DATA ROWS.
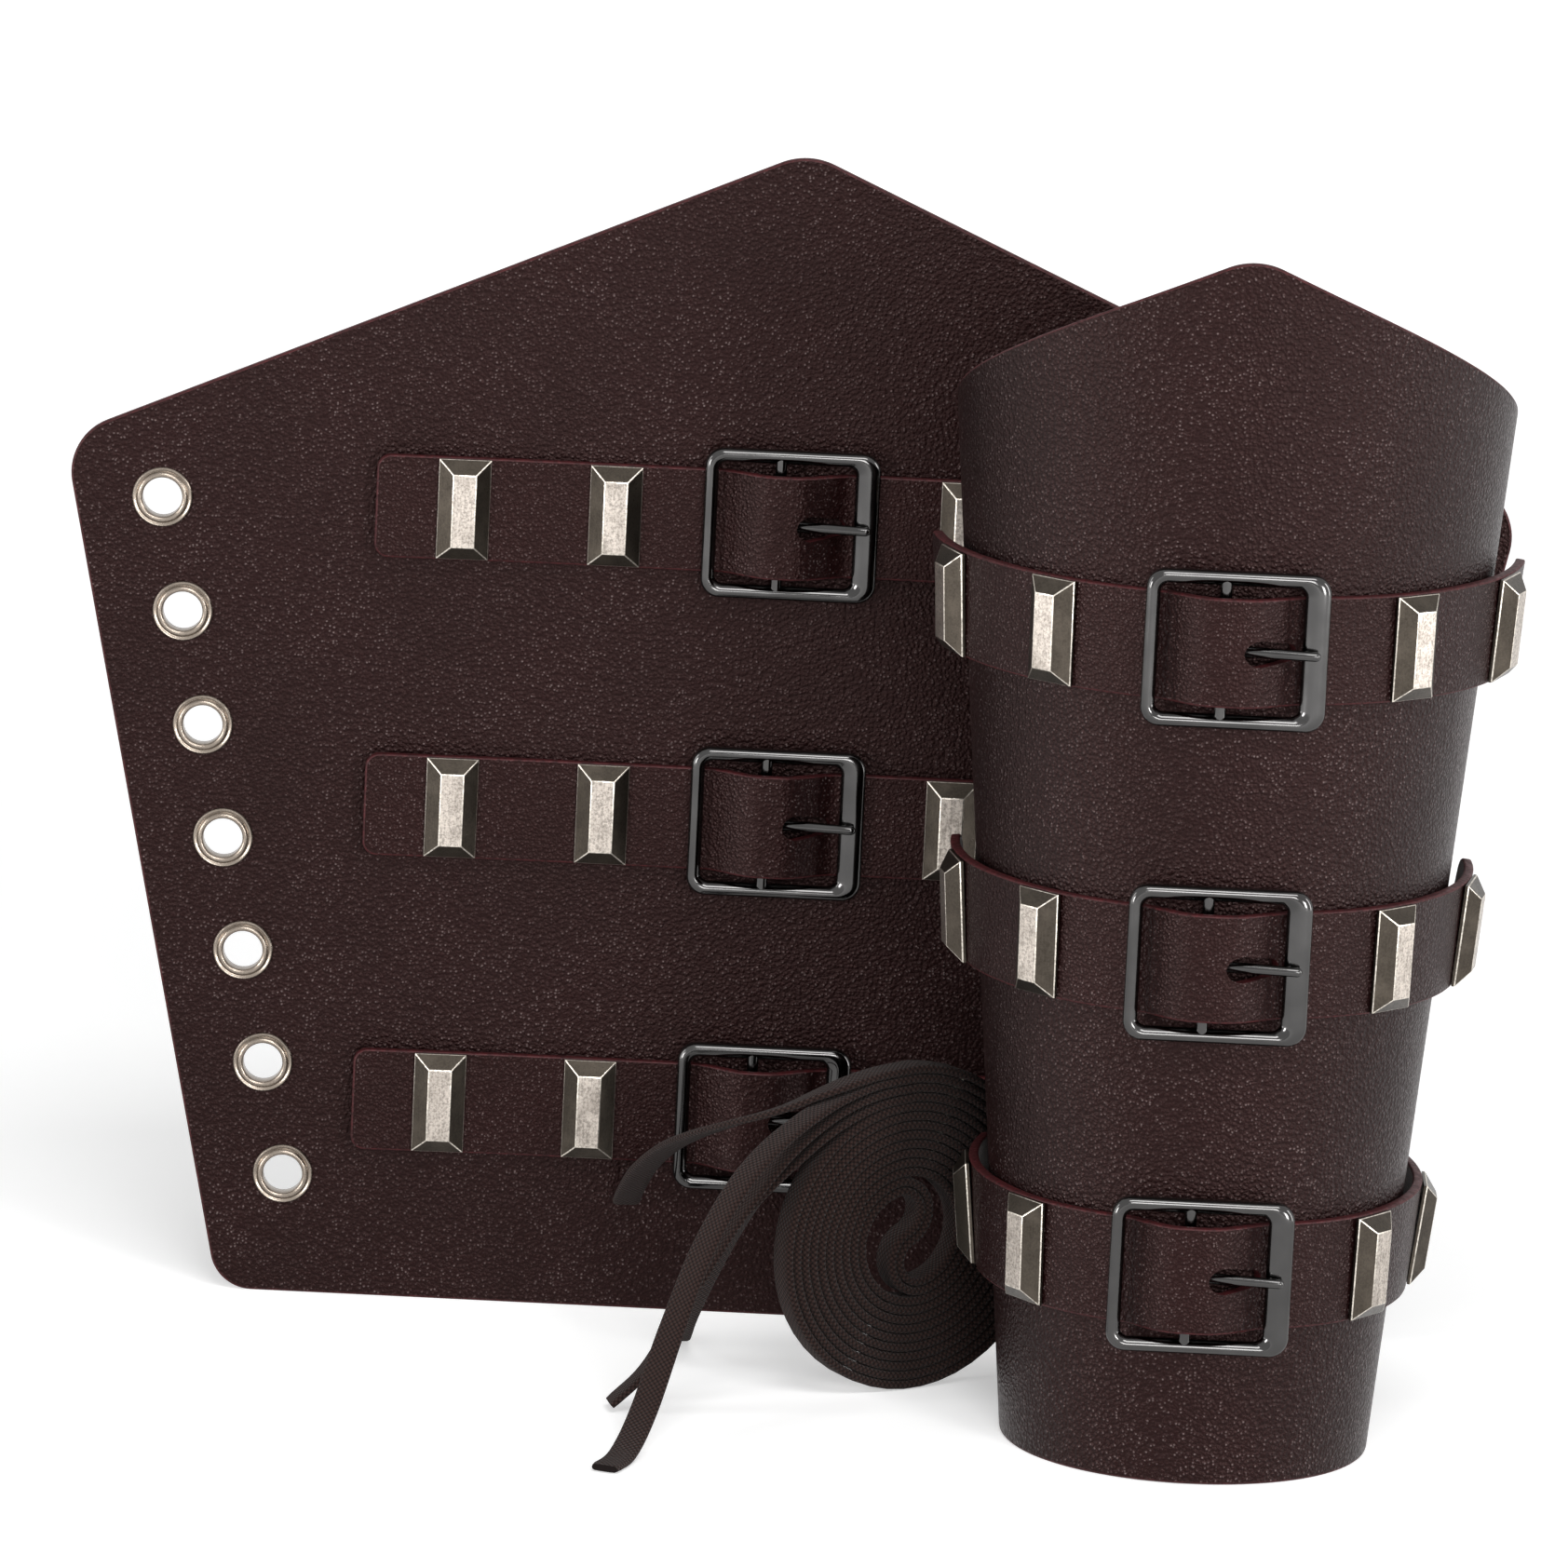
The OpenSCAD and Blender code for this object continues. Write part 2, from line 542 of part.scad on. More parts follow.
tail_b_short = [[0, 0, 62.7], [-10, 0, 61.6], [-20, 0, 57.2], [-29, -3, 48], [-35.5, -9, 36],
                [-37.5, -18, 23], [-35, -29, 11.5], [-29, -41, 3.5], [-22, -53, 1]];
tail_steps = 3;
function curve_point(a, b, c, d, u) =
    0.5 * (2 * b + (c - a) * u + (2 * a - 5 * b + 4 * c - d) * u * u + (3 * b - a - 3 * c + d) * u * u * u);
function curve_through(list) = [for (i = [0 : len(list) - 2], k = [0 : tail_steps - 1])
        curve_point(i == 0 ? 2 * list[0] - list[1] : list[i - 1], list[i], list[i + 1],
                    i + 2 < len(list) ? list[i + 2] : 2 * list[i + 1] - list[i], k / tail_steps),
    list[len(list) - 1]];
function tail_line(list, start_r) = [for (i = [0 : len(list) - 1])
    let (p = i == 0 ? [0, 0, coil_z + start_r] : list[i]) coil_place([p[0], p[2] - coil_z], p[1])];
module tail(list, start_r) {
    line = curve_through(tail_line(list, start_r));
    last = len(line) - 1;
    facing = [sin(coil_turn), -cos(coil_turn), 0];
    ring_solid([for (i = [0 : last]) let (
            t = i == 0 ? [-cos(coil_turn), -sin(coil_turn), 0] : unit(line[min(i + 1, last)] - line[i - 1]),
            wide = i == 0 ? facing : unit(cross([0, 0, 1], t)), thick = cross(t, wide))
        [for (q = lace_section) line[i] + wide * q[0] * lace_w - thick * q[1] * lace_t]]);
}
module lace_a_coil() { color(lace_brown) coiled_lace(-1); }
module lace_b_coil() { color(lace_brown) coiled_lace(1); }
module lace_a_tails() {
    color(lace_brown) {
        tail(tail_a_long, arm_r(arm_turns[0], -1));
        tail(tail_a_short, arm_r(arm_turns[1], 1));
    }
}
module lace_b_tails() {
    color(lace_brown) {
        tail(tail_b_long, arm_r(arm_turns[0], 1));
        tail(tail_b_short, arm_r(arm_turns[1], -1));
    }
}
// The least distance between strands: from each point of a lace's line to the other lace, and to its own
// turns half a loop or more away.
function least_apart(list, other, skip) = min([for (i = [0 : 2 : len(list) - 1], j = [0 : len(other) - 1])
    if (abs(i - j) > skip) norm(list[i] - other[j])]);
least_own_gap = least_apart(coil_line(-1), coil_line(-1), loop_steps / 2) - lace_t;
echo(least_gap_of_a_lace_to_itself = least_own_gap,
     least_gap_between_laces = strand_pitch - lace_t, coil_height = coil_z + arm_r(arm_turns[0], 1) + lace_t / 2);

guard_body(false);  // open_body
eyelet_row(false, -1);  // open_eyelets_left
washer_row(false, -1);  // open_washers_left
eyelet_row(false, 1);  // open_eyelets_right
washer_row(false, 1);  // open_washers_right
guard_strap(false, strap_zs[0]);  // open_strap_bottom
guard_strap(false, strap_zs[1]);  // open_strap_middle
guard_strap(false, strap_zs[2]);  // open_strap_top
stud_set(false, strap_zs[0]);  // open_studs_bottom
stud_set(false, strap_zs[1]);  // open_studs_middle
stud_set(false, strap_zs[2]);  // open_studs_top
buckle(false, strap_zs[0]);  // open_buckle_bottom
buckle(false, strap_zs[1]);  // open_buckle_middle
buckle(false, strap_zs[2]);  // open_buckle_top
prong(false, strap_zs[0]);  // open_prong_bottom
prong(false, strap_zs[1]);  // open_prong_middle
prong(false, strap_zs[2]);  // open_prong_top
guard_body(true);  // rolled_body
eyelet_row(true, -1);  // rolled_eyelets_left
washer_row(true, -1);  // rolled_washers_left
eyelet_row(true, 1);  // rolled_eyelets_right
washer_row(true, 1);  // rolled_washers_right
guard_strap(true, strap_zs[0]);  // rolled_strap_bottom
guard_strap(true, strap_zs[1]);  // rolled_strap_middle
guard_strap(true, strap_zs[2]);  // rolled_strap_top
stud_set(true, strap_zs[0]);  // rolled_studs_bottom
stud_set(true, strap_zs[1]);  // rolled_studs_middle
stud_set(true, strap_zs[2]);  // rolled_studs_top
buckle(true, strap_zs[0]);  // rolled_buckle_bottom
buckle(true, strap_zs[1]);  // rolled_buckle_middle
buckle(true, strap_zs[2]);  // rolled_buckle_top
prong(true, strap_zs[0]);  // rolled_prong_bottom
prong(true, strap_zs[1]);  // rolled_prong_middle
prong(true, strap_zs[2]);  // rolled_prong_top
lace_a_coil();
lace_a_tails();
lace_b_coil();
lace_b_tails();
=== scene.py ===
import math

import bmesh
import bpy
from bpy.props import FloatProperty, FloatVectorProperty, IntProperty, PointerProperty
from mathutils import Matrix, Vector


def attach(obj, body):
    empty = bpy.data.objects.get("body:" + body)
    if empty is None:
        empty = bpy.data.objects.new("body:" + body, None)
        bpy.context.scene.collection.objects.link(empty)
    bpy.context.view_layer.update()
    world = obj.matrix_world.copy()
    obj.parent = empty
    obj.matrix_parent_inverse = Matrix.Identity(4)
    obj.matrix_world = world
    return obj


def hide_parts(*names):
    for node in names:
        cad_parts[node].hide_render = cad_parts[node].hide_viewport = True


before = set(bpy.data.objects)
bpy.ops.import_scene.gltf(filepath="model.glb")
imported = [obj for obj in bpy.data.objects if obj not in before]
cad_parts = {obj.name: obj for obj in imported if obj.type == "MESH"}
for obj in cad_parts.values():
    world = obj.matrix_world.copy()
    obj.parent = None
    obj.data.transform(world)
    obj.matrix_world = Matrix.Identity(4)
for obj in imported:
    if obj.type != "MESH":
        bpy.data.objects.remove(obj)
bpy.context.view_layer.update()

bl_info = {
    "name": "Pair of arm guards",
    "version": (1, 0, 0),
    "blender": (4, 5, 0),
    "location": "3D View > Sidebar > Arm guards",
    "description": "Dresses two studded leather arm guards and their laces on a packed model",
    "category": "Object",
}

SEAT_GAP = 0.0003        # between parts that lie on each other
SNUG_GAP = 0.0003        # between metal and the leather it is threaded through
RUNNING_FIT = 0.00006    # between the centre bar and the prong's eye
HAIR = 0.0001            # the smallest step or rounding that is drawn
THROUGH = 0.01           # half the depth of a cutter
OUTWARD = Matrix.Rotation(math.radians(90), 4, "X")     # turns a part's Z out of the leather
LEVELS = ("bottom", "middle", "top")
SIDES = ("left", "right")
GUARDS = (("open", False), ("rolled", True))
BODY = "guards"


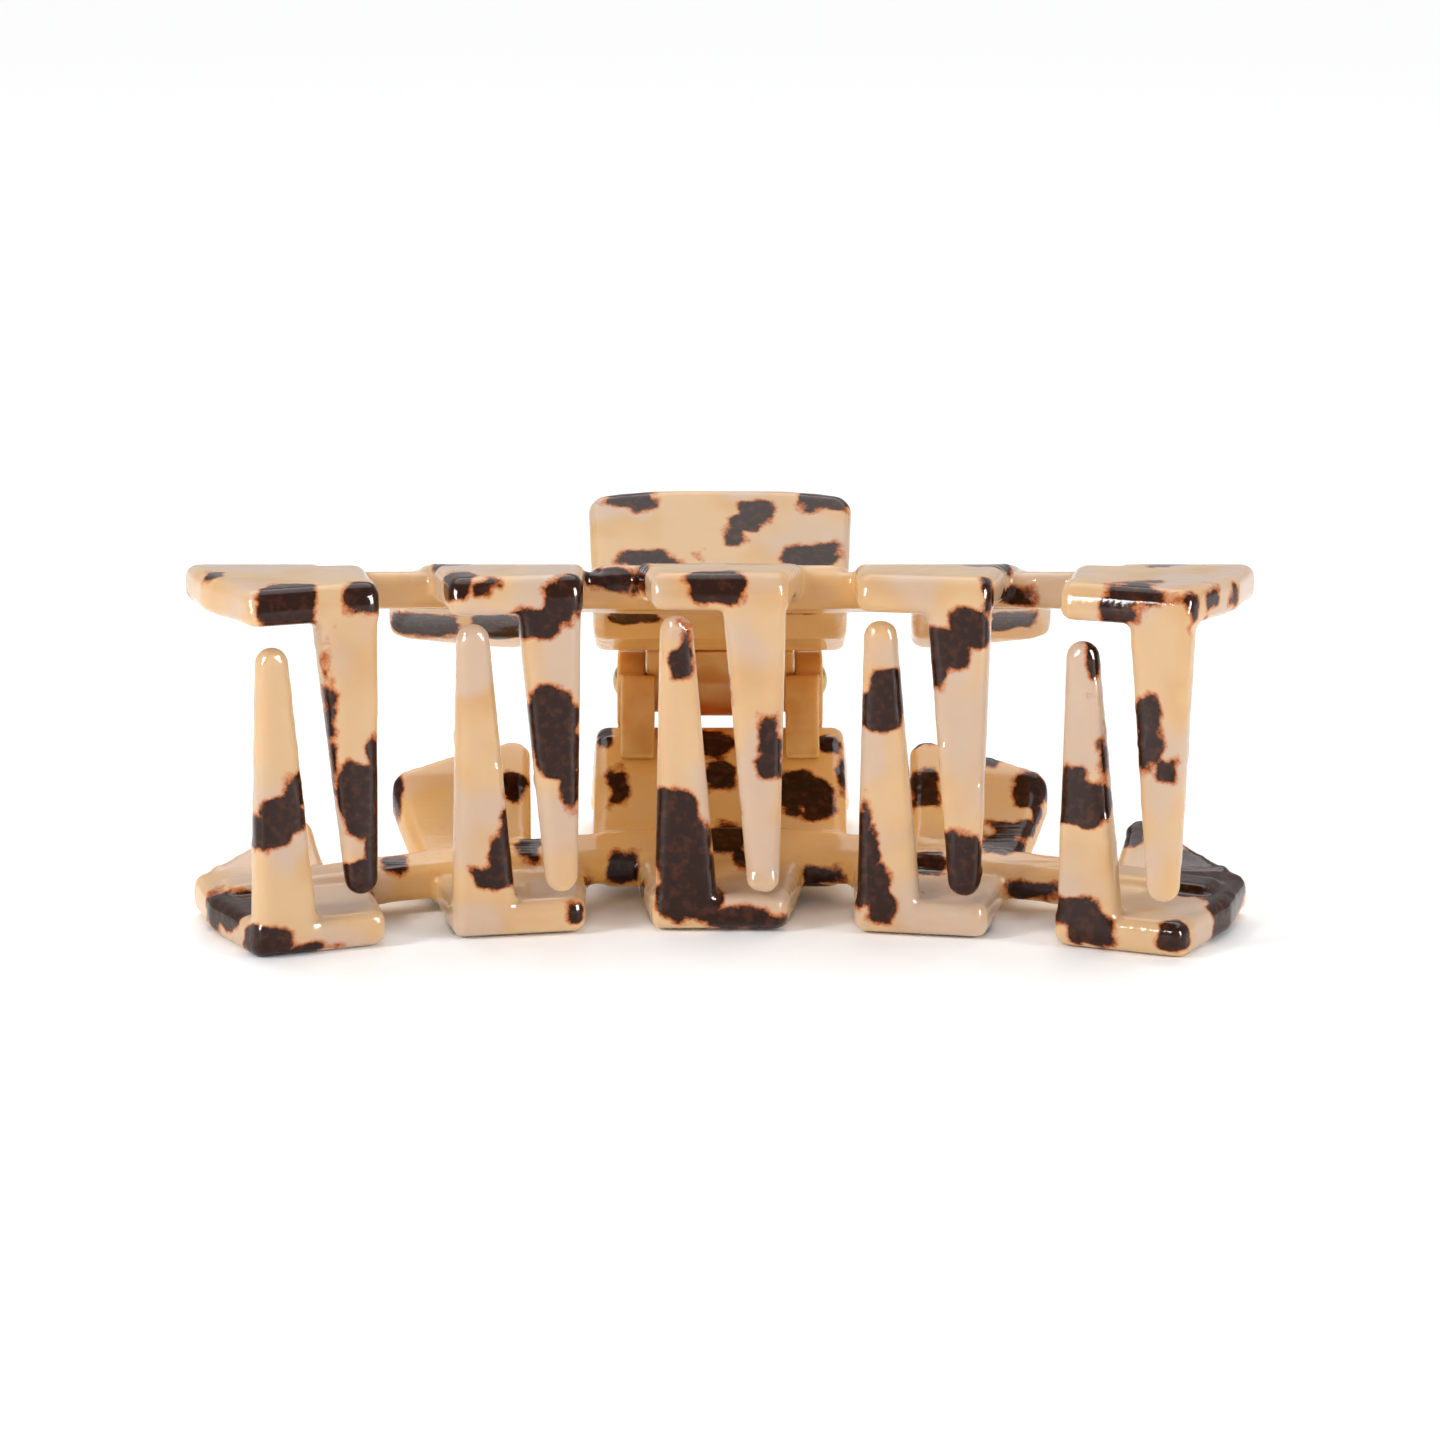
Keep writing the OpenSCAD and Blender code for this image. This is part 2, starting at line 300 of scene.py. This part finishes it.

WRITTEN EXERCISE. Pictures are excluded; output everything else in the data verbatim.

IN RESPONSE.
The OpenSCAD and Blender code for this object continues. Write part 2, from line 542 of part.scad on. More parts follow.
tail_b_short = [[0, 0, 62.7], [-10, 0, 61.6], [-20, 0, 57.2], [-29, -3, 48], [-35.5, -9, 36],
                [-37.5, -18, 23], [-35, -29, 11.5], [-29, -41, 3.5], [-22, -53, 1]];
tail_steps = 3;
function curve_point(a, b, c, d, u) =
    0.5 * (2 * b + (c - a) * u + (2 * a - 5 * b + 4 * c - d) * u * u + (3 * b - a - 3 * c + d) * u * u * u);
function curve_through(list) = [for (i = [0 : len(list) - 2], k = [0 : tail_steps - 1])
        curve_point(i == 0 ? 2 * list[0] - list[1] : list[i - 1], list[i], list[i + 1],
                    i + 2 < len(list) ? list[i + 2] : 2 * list[i + 1] - list[i], k / tail_steps),
    list[len(list) - 1]];
function tail_line(list, start_r) = [for (i = [0 : len(list) - 1])
    let (p = i == 0 ? [0, 0, coil_z + start_r] : list[i]) coil_place([p[0], p[2] - coil_z], p[1])];
module tail(list, start_r) {
    line = curve_through(tail_line(list, start_r));
    last = len(line) - 1;
    facing = [sin(coil_turn), -cos(coil_turn), 0];
    ring_solid([for (i = [0 : last]) let (
            t = i == 0 ? [-cos(coil_turn), -sin(coil_turn), 0] : unit(line[min(i + 1, last)] - line[i - 1]),
            wide = i == 0 ? facing : unit(cross([0, 0, 1], t)), thick = cross(t, wide))
        [for (q = lace_section) line[i] + wide * q[0] * lace_w - thick * q[1] * lace_t]]);
}
module lace_a_coil() { color(lace_brown) coiled_lace(-1); }
module lace_b_coil() { color(lace_brown) coiled_lace(1); }
module lace_a_tails() {
    color(lace_brown) {
        tail(tail_a_long, arm_r(arm_turns[0], -1));
        tail(tail_a_short, arm_r(arm_turns[1], 1));
    }
}
module lace_b_tails() {
    color(lace_brown) {
        tail(tail_b_long, arm_r(arm_turns[0], 1));
        tail(tail_b_short, arm_r(arm_turns[1], -1));
    }
}
// The least distance between strands: from each point of a lace's line to the other lace, and to its own
// turns half a loop or more away.
function least_apart(list, other, skip) = min([for (i = [0 : 2 : len(list) - 1], j = [0 : len(other) - 1])
    if (abs(i - j) > skip) norm(list[i] - other[j])]);
least_own_gap = least_apart(coil_line(-1), coil_line(-1), loop_steps / 2) - lace_t;
echo(least_gap_of_a_lace_to_itself = least_own_gap,
     least_gap_between_laces = strand_pitch - lace_t, coil_height = coil_z + arm_r(arm_turns[0], 1) + lace_t / 2);

guard_body(false);  // open_body
eyelet_row(false, -1);  // open_eyelets_left
washer_row(false, -1);  // open_washers_left
eyelet_row(false, 1);  // open_eyelets_right
washer_row(false, 1);  // open_washers_right
guard_strap(false, strap_zs[0]);  // open_strap_bottom
guard_strap(false, strap_zs[1]);  // open_strap_middle
guard_strap(false, strap_zs[2]);  // open_strap_top
stud_set(false, strap_zs[0]);  // open_studs_bottom
stud_set(false, strap_zs[1]);  // open_studs_middle
stud_set(false, strap_zs[2]);  // open_studs_top
buckle(false, strap_zs[0]);  // open_buckle_bottom
buckle(false, strap_zs[1]);  // open_buckle_middle
buckle(false, strap_zs[2]);  // open_buckle_top
prong(false, strap_zs[0]);  // open_prong_bottom
prong(false, strap_zs[1]);  // open_prong_middle
prong(false, strap_zs[2]);  // open_prong_top
guard_body(true);  // rolled_body
eyelet_row(true, -1);  // rolled_eyelets_left
washer_row(true, -1);  // rolled_washers_left
eyelet_row(true, 1);  // rolled_eyelets_right
washer_row(true, 1);  // rolled_washers_right
guard_strap(true, strap_zs[0]);  // rolled_strap_bottom
guard_strap(true, strap_zs[1]);  // rolled_strap_middle
guard_strap(true, strap_zs[2]);  // rolled_strap_top
stud_set(true, strap_zs[0]);  // rolled_studs_bottom
stud_set(true, strap_zs[1]);  // rolled_studs_middle
stud_set(true, strap_zs[2]);  // rolled_studs_top
buckle(true, strap_zs[0]);  // rolled_buckle_bottom
buckle(true, strap_zs[1]);  // rolled_buckle_middle
buckle(true, strap_zs[2]);  // rolled_buckle_top
prong(true, strap_zs[0]);  // rolled_prong_bottom
prong(true, strap_zs[1]);  // rolled_prong_middle
prong(true, strap_zs[2]);  // rolled_prong_top
lace_a_coil();
lace_a_tails();
lace_b_coil();
lace_b_tails();
=== scene.py ===
import math

import bmesh
import bpy
from bpy.props import FloatProperty, FloatVectorProperty, IntProperty, PointerProperty
from mathutils import Matrix, Vector


def attach(obj, body):
    empty = bpy.data.objects.get("body:" + body)
    if empty is None:
        empty = bpy.data.objects.new("body:" + body, None)
        bpy.context.scene.collection.objects.link(empty)
    bpy.context.view_layer.update()
    world = obj.matrix_world.copy()
    obj.parent = empty
    obj.matrix_parent_inverse = Matrix.Identity(4)
    obj.matrix_world = world
    return obj


def hide_parts(*names):
    for node in names:
        cad_parts[node].hide_render = cad_parts[node].hide_viewport = True


before = set(bpy.data.objects)
bpy.ops.import_scene.gltf(filepath="model.glb")
imported = [obj for obj in bpy.data.objects if obj not in before]
cad_parts = {obj.name: obj for obj in imported if obj.type == "MESH"}
for obj in cad_parts.values():
    world = obj.matrix_world.copy()
    obj.parent = None
    obj.data.transform(world)
    obj.matrix_world = Matrix.Identity(4)
for obj in imported:
    if obj.type != "MESH":
        bpy.data.objects.remove(obj)
bpy.context.view_layer.update()

bl_info = {
    "name": "Pair of arm guards",
    "version": (1, 0, 0),
    "blender": (4, 5, 0),
    "location": "3D View > Sidebar > Arm guards",
    "description": "Dresses two studded leather arm guards and their laces on a packed model",
    "category": "Object",
}

SEAT_GAP = 0.0003        # between parts that lie on each other
SNUG_GAP = 0.0003        # between metal and the leather it is threaded through
RUNNING_FIT = 0.00006    # between the centre bar and the prong's eye
HAIR = 0.0001            # the smallest step or rounding that is drawn
THROUGH = 0.01           # half the depth of a cutter
OUTWARD = Matrix.Rotation(math.radians(90), 4, "X")     # turns a part's Z out of the leather
LEVELS = ("bottom", "middle", "top")
SIDES = ("left", "right")
GUARDS = (("open", False), ("rolled", True))
BODY = "guards"


Keep writing the OpenSCAD and Blender code for this image. This is part 2, starting at line 300 of scene.py. This part finishes it.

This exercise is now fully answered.